Lady Macbeth’s first mental gender transformation occurs after she reads the letter sent to her from Macbeth and hears of King Duncan’s intended visit. She pleads to spirits in Act 1, Scene 5, “Come, you spirits // that tend on mortal thoughts, unsex me here, // And fill me from the crown to the toe top-full // Of direst cruelty! Make thick my blood.” Lady Macbeth is aware that her intentions of murdering King Duncan are not considered lady-like. Hence, she commands the spirits to “unsex” her, or to strip her of her female sex and replace it with one more suited to such sinister intentions, the male sex.
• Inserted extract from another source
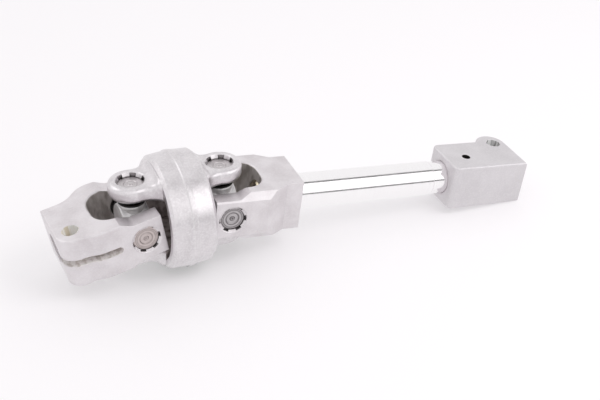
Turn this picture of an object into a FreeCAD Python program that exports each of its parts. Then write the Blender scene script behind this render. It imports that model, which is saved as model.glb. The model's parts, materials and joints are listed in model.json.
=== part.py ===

She further insists on the mental change from female to male by telling the spirits to “Come to my woman’s breasts, // And take my milk for gall.” By requesting that the spirits come to her “woman’s breasts” and take her “milk for gall”, her life-giving purely female nourishment is destroyed and replaced with the opposite.
Now that Lady Macbeth has mentally changed her sex from female to male, she assumes the role that Macbeth should be playing if she did not consider him “too full of the milk of human kindness to strike aggressively”. Lady Macbeth uses her newfound gender psyche to bully Macbeth and tease his male ego into murdering King Duncan. For example, in Act 1, Scene 7, she argues with him, “What beast was’t, then, // That made you break this enterprise to me? // When you durst do it, then you were a man; // And, to be more than what you were, you would // Be so much more the man.” Lady Macbeth uses her male mind to pick on Macbeth’s male ego. She says that he was a man when he was thinking of murdering King Duncan, and if he does so, then he will be greater than a man; if not, then what beast is he? Lady Macbeth assimilates with the male sex so well that even Macbeth alludes to it in Act 1, Scene 7, “Bring forth men-children only; // For thy undaunted mettle should compose // Nothing but males.” Macbeth tells Lady Macbeth that her fearless spirit is so man-like, that her children should all be men.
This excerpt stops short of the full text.